Plus fort encore : dans bien des filières, le Bachelor n’a pas de valeur en soi. Lui qui devait être le titre de base, le Master étant déjà un post-grad, est devenu un équivalent d’une demi-license ne permettant pas de véritable débouchés professionnels. Pas dans toutes les filières, mais le cas est assez répandu.
En fait, c’est toute l’idée des crédits qui a été mal comprise. L’idée, très schématiquement, c’est que le système devient étudiant-centré. En clair, c’est l’étudiant qui créé son programme, choisis ses cours et sa charge. Les universités imposent simplement des conditions cadres, par exemple que pour obtenir un titre en sociologie, l’étudiant doit obtenir X % des ses crédits en sociologie.
Cela permet que chaque étudiant, en sortant des études, même le Bachelor, a un profil presque unique. Ce profil est d’ailleurs mis en avant, puisque le titre universitaire est maintenant accompagné du complément au diplôme indiquant la liste des cours suivis et les résultats obtenus.

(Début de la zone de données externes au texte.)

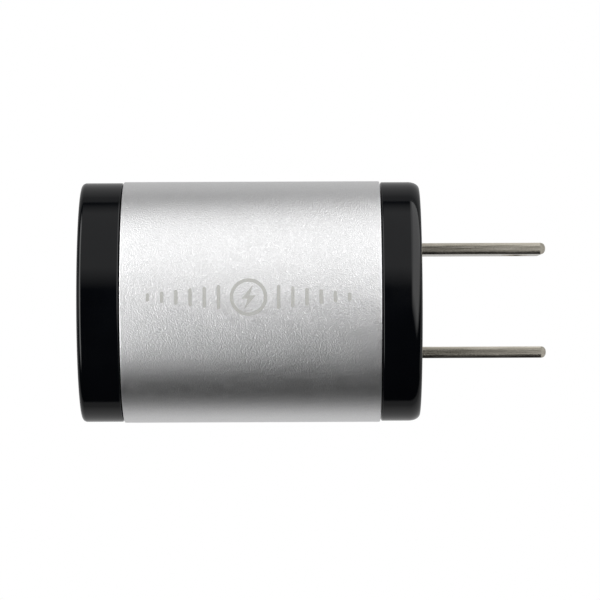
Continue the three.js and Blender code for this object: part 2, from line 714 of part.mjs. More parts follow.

Dans la pratique, lors de l’établissement des réglements, le corps enseignant a prit peur (“Mais si on laisse les étudiants choisir, il y a des postes qui vont gicler!” (SIC, malheureusement).
Dès lors, une bonne partie de leur effort a visé à verrouiller, boulonner, assurer par tous les moyens les postes existants. C’est là, notamment, que meurt la liberté académique. Au passage, on établit des cursus bien balisés, laissant (pour les chanceux) l’équivalent d’un semestre en option.
Les crédits, sous cette forme, ne servent à rien. Bologne, c’était une idée qui pouvait être intéressante pour les étudiants, mais l’application a mis systématiquement hors de la cible.
Le manque de souplesse du système est devenu tel, que les étudiants devant financer leurs études par un travail en parallèle n’arrivent pas à gérer les deux. Les organisations d’étudiants sont très claires sur ce point.
A mon sens, les cultures académiques européennes étaient trop différentes par rapport à la culture anglo-saxonne dont s’inspire Bologne. Mais avec un peu de recul, j’ai bon espoir que, les profs les plus âgés laissant la place aux plus jeunes, une nouvelle compréhension du système soit possible, et que la prochaine mouture soit agréable pour tous… Mais j’attendrais de voir…
, le 04.10.2011 à 10:41
Je ne peux qu’abonder dans le sens de Jérémie… Etudiant depuis 6 ans à l’Université de Lausanne, délégué depuis 3 ans au Conseil de faculté, depuis 1 an à la Fédération des associations d’étudiants (FAE), je reste sceptique quant à Bologne, ne serait que quant à la mobilité. Celle-ci est mise en avant, mais que de problèmes administratifs, de cours non reconnus entre universités, de crédits non octroyés alors que les cours et les examens ont été suivis et passés… Une belle gabegie et des complications qui n’existaient pas avant.
L’uniformisation a parfois du bon. Sur le papier, je pense que Bologne est un système très intéressant. Toutefois, la mise en vigueur de cet accord a été tout autre. Je le vois encore comme un système conçu par des politiciens, pour des… politiciens.